Con todo esto, Molière no se burlaba sólo de la hipocresía vulgar, sino también de la mentira universal que surge forzosamente de la inviabilidad de la idea cristiana; con todo esto ponía en ridículo el sistema entero de concesiones que el espiritualismo se había visto obligado a establecer en aras del sensualismo. A decir verdad, los adeptos al jansenismo tenían más motivos que los jesuitas para sentirse ofendidos por las representaciones de Tartufo, y Molière seguirá siendo sin duda tan impertinente para los metodistas de ahora como lo fue para los católicos devotos de su tiempo. Pero precisamente por eso es tan grande Molière, porque, como Aristófanes y Cervantes, no se mofaba de las contingencias de la época, sino de lo eternamente irrisorio, de las flaquezas originarias de la humanidad. En este sentido, Voltaire, que no atacó sino lo efímero y superfluo, no puede igualarse con Molière.

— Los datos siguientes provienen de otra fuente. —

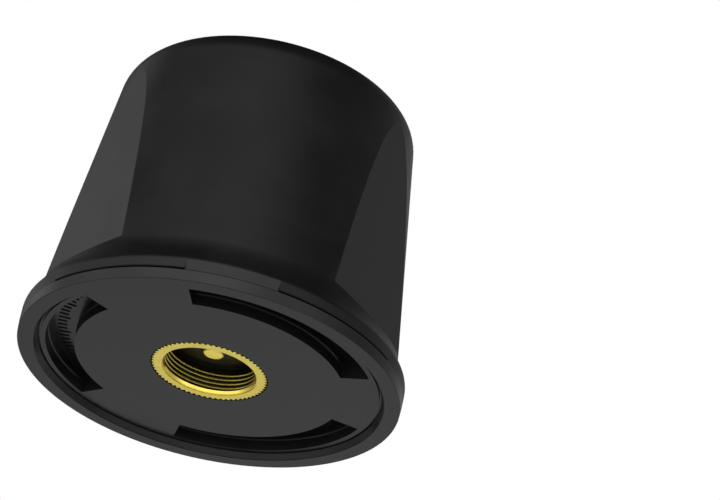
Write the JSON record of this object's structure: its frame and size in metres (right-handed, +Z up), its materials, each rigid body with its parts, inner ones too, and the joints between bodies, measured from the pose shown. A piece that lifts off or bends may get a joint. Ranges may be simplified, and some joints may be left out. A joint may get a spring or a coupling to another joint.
{
  "type": "gnss receiver",
  "caption": "Tapered round receiver housing with flats and a flared foot, a rimmed base plate with arc pockets, and a central brass threaded coaxial mount with a sprung contact.",
  "frame": {"origin": "on the housing's axis, at the foot of the base plate's rim", "axes": "+Z up the axis from the mount into the housing, -Y between two of the flats, +X to the right of that view"},
  "size_m": [0.114, 0.114, 0.0935],
  "materials": {
    "housing_plastic": "satin moulded black",
    "base_plastic": "satin moulded black",
    "tray_plastic": "matt moulded black",
    "seal_rubber": "matt",
    "screw_steel": "bright zinc",
    "mount_brass": "turned",
    "nut_brass": "turned",
    "insulator_plastic": "satin",
    "contact_brass": "turned",
    "tip_brass": "polished",
    "spring_steel": "drawn wire",
    "spacer_brass": "milled",
    "board_laminate": "solder mask",
    "can_metal": "tinned",
    "chip_epoxy": "moulded",
    "passive_parts": "ceramic",
    "cell_steel": "bright",
    "holder_plastic": "moulded",
    "link_plastic": "moulded",
    "plane_aluminium": "brushed",
    "coax_jacket": "extruded",
    "plug_brass": "gold plated",
    "patch_ceramic": "fired ceramic",
    "patch_metal": "silvered copper",
    "foam": "closed-cell foam"
  },
  "bodies": {
    "housing": {"radome": "housing_plastic", "base_plate": "base_plastic", "pocket_tray": "tray_plastic", "base_o_ring": "seal_rubber", "tray_screws": "screw_steel", "mount_insert": "mount_brass", "insert_washer": "screw_steel", "insert_nut": "nut_brass", "contact_insulator": "insulator_plastic", "contact_sleeve": "contact_brass", "contact_spring": "spring_steel", "contact_cap": "contact_brass", "lower_standoffs": "spacer_brass", "receiver_board": "board_laminate", "gnss_module": "can_metal", "receiver_shield": "can_metal", "receiver_chips": "chip_epoxy", "receiver_passives": "passive_parts", "backup_cell": "cell_steel", "cell_holder": "holder_plastic", "board_link": "link_plastic", "middle_standoffs": "spacer_brass", "radio_board": "board_laminate", "radio_shield": "can_metal", "radio_chips": "chip_epoxy", "radio_passives": "passive_parts", "upper_standoffs": "spacer_brass", "ground_plane": "plane_aluminium", "plane_screws": "screw_steel", "lna_board": "board_laminate", "lna_shield": "can_metal", "aerial_coax": "coax_jacket", "coax_plugs": "plug_brass", "lower_patch": "patch_ceramic", "lower_patch_plate": "patch_metal", "upper_patch": "patch_ceramic", "upper_patch_plate": "patch_metal", "feed_pins": "plug_brass", "foam_pad": "foam"},
    "contact": {"contact_plunger": "tip_brass"}
  },
  "joints": [
    {"name": "contact_travel", "type": "slide", "parent": "housing", "child": "contact", "axis": [0, 0, 1], "range_m": [0, 0.0018], "stiffness_N_per_m": 500, "springref_m": -0.001, "deforming": ["contact_spring"]}
  ]
}
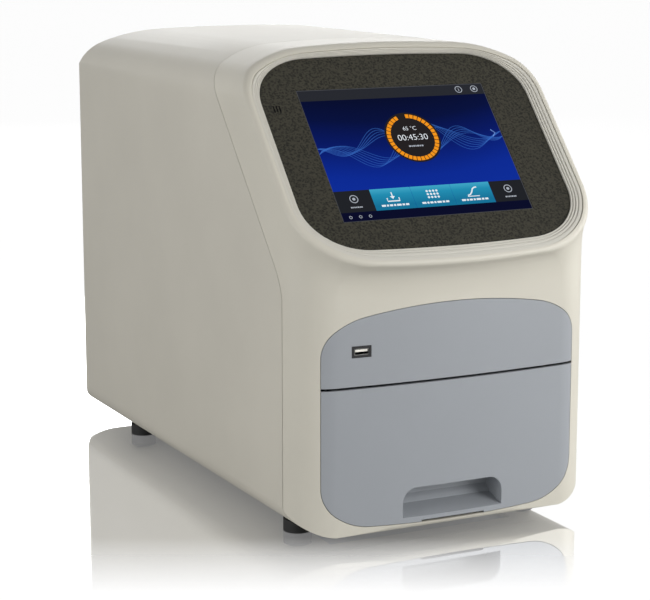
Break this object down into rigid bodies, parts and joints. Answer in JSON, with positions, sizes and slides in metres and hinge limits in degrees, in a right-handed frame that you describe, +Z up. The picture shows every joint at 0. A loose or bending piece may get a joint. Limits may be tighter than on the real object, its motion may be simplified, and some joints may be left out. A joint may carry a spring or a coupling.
{
  "type": "real-time PCR machine",
  "caption": "Bench-top real-time PCR instrument: sloping touch screen, moulded housing, sliding sample drawer with a thermal block, lifting heated cover and filter-wheel optics.",
  "frame": {"origin": "on the bench, under the middle of the machine", "axes": "+Z up, the screen and drawer face -Y, +X to the right seen from the front, +Y along the depth"},
  "size_m": [0.27, 0.506, 0.382],
  "materials": {
    "cover_plastic": "light warm grey moulded shell, fine texture",
    "fascia_plastic": "light warm grey moulded fascia, fine texture",
    "surround_plastic": "light satin ring",
    "bezel_plastic": "dark mottled leather-grain panel",
    "screen_glass": "cover glass over the lit screen",
    "panel_plastic": "cool grey satin panels",
    "dark_plastic": "black moulded plastic",
    "inner_plastic": "dark grey moulded plastic",
    "sheet_steel": "plated sheet steel",
    "rail_steel": "turned and drawn steel",
    "block_metal": "machined aluminium",
    "bronze": "bearing bronze and contact brass",
    "ceramic_pads": "white ceramic element",
    "board_green": "green circuit board",
    "optic_glass": "clear and coated glass",
    "mirror_glass": "front-silvered mirror",
    "screen_case": "screen module case",
    "socket_metal": "plated socket shells",
    "foot_rubber": "black rubber"
  },
  "bodies": {
    "housing": {"main_cover": "cover_plastic", "front_fascia": "fascia_plastic", "screen_surround": "surround_plastic", "screen_bezel": "bezel_plastic", "touch_glass": "screen_glass", "screen_module": "screen_case", "screen_bracket": "sheet_steel", "screen_board": "board_green", "upper_panel": "panel_plastic", "front_usb_socket": "dark_plastic", "rail_left": "rail_steel", "rail_right": "rail_steel", "base_plate": "sheet_steel", "side_channel_left": "sheet_steel", "side_channel_right": "sheet_steel", "optics_deck": "sheet_steel", "guide_rods": "rail_steel", "lift_motor": "rail_steel", "optics_shroud": "inner_plastic", "field_lens": "optic_glass", "fold_mirror": "mirror_glass", "wheel_bracket": "sheet_steel", "wheel_motor": "rail_steel", "camera_lens": "dark_plastic", "camera": "block_metal", "lamp_module": "block_metal", "rear_panel": "sheet_steel", "rear_screws": "rail_steel", "mains_inlet": "dark_plastic", "inlet_pins": "bronze", "switch_frame": "dark_plastic", "rear_usb_sockets": "socket_metal", "network_socket": "socket_metal", "port_board": "board_green", "exhaust_fan_frame": "dark_plastic", "power_supply": "sheet_steel", "main_board": "board_green", "driver_board": "board_green", "foot_front_left": "foot_rubber", "foot_front_right": "foot_rubber", "foot_rear_left": "foot_rubber", "foot_rear_right": "foot_rubber"},
    "drawer": {"drawer_front": "panel_plastic", "drawer_tray": "sheet_steel", "drawer_deck": "inner_plastic", "slide_left": "rail_steel", "slide_right": "rail_steel", "heat_sink": "block_metal", "peltier_elements": "ceramic_pads", "sample_block": "block_metal", "block_fan_frame": "dark_plastic"},
    "block_fan": {"block_fan_rotor": "dark_plastic"},
    "heated_cover": {"cover_carrier": "inner_plastic", "cover_bushes": "bronze", "heater_plate": "block_metal"},
    "lift_screw": {"lift_screw": "rail_steel"},
    "filter_wheel": {"filter_wheel": "block_metal", "emission_filters": "optic_glass"},
    "exhaust_fan": {"exhaust_fan_rotor": "dark_plastic"},
    "power_rocker": {"power_rocker": "dark_plastic"}
  },
  "joints": [
    {"name": "drawer_slide", "type": "slide", "parent": "housing", "child": "drawer", "axis": [0, -1, 0], "range_m": [0, 0.23]},
    {"name": "cover_lift", "type": "slide", "parent": "housing", "child": "heated_cover", "axis": [0, 0, -1], "range_m": [0, 0.01]},
    {"name": "lift_screw_turn", "type": "hinge", "parent": "housing", "child": "lift_screw", "pos_m": [0, -0.03, 0.15], "axis": [0, 0, 1], "range_deg": [0, 360]},
    {"name": "filter_wheel_turn", "type": "hinge", "parent": "housing", "child": "filter_wheel", "pos_m": [0.038, -0.0055, 0.24], "axis": [0, 1, 0], "continuous": true},
    {"name": "exhaust_fan_spin", "type": "hinge", "parent": "housing", "child": "exhaust_fan", "pos_m": [0.038, 0.235, 0.136], "axis": [0, 1, 0], "continuous": true},
    {"name": "block_fan_spin", "type": "hinge", "parent": "drawer", "child": "block_fan", "pos_m": [0, -0.03, 0.058], "axis": [0, 1, 0], "continuous": true},
    {"name": "power_rocker_tilt", "type": "hinge", "parent": "housing", "child": "power_rocker", "pos_m": [-0.015, 0.2485, 0.066], "axis": [1, 0, 0], "range_deg": [0, 18]}
  ],
  "couplings": [
    {"joint": "lift_screw_turn", "follows": "cover_lift", "rad_per_m": 628}
  ]
}
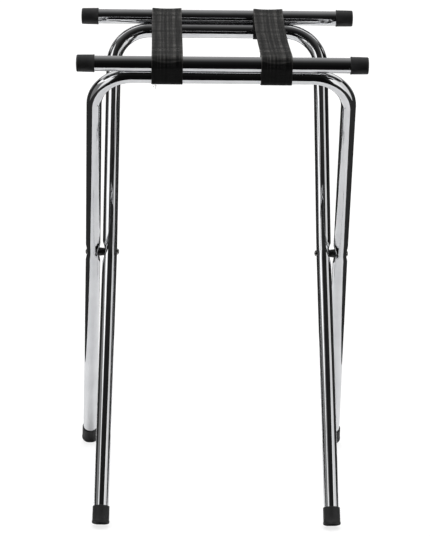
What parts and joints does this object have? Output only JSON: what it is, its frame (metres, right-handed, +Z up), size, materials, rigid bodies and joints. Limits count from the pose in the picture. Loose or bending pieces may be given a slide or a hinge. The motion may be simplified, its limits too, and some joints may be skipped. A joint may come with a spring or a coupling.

Sin embargo, aquella burla, la volteriana en particular, ha cumplido su misión en Francia y quien tratase de continuarla obraría de un modo tan intempestivo como insensato, pues, al querer extirpar los últimos vestigios visibles del catolicismo, fácilmente podría suceder que la idea católica adoptara una forma nueva, se refugiara en un cuerpo distinto y, desprendiéndose hasta del nombre de cristianismo, nos fastidiara más latosamente con ese disfraz que en su actual figura caduca, deshecha y malmirada por todos. Sí, no deja de tener ventajas que el espiritualismo esté representado por una religión que ha perdido sus mejores fuerzas, y por un sacerdocio en franca oposición con el entusiasmo de la libertad propio de nuestra época.